**SUPPLIED INFORMATION:**
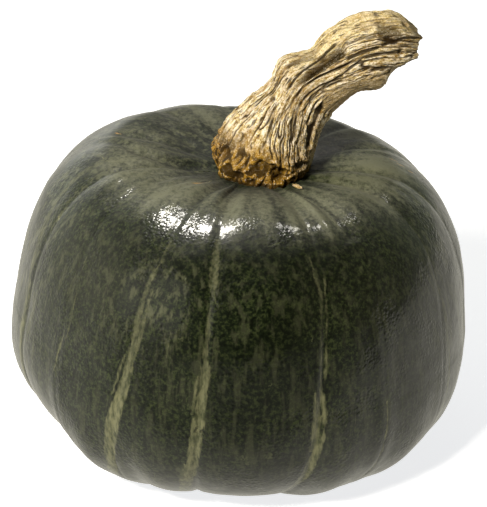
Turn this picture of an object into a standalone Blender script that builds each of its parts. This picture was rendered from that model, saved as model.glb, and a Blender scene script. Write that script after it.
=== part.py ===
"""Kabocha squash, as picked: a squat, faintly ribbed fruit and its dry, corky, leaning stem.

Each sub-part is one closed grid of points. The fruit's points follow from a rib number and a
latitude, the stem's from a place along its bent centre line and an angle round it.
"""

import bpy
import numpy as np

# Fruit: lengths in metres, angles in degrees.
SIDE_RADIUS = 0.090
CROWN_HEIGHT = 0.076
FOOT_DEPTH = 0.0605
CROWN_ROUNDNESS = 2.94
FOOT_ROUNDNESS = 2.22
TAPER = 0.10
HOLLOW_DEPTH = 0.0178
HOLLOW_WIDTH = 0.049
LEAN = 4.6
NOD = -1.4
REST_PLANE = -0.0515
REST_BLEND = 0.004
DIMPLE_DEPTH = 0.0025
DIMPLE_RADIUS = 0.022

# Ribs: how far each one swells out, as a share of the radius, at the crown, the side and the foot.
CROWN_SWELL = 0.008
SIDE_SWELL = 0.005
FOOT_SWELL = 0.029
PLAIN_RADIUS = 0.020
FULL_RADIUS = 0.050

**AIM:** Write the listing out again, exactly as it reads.

**RESULT BELOW:**
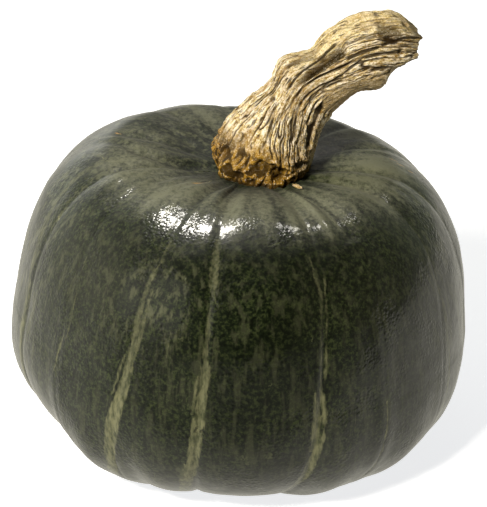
Turn this picture of an object into a standalone Blender script that builds each of its parts. This picture was rendered from that model, saved as model.glb, and a Blender scene script. Write that script after it.
=== part.py ===
"""Kabocha squash, as picked: a squat, faintly ribbed fruit and its dry, corky, leaning stem.

Each sub-part is one closed grid of points. The fruit's points follow from a rib number and a
latitude, the stem's from a place along its bent centre line and an angle round it.
"""

import bpy
import numpy as np

# Fruit: lengths in metres, angles in degrees.
SIDE_RADIUS = 0.090
CROWN_HEIGHT = 0.076
FOOT_DEPTH = 0.0605
CROWN_ROUNDNESS = 2.94
FOOT_ROUNDNESS = 2.22
TAPER = 0.10
HOLLOW_DEPTH = 0.0178
HOLLOW_WIDTH = 0.049
LEAN = 4.6
NOD = -1.4
REST_PLANE = -0.0515
REST_BLEND = 0.004
DIMPLE_DEPTH = 0.0025
DIMPLE_RADIUS = 0.022

# Ribs: how far each one swells out, as a share of the radius, at the crown, the side and the foot.
CROWN_SWELL = 0.008
SIDE_SWELL = 0.005
FOOT_SWELL = 0.029
PLAIN_RADIUS = 0.020
FULL_RADIUS = 0.050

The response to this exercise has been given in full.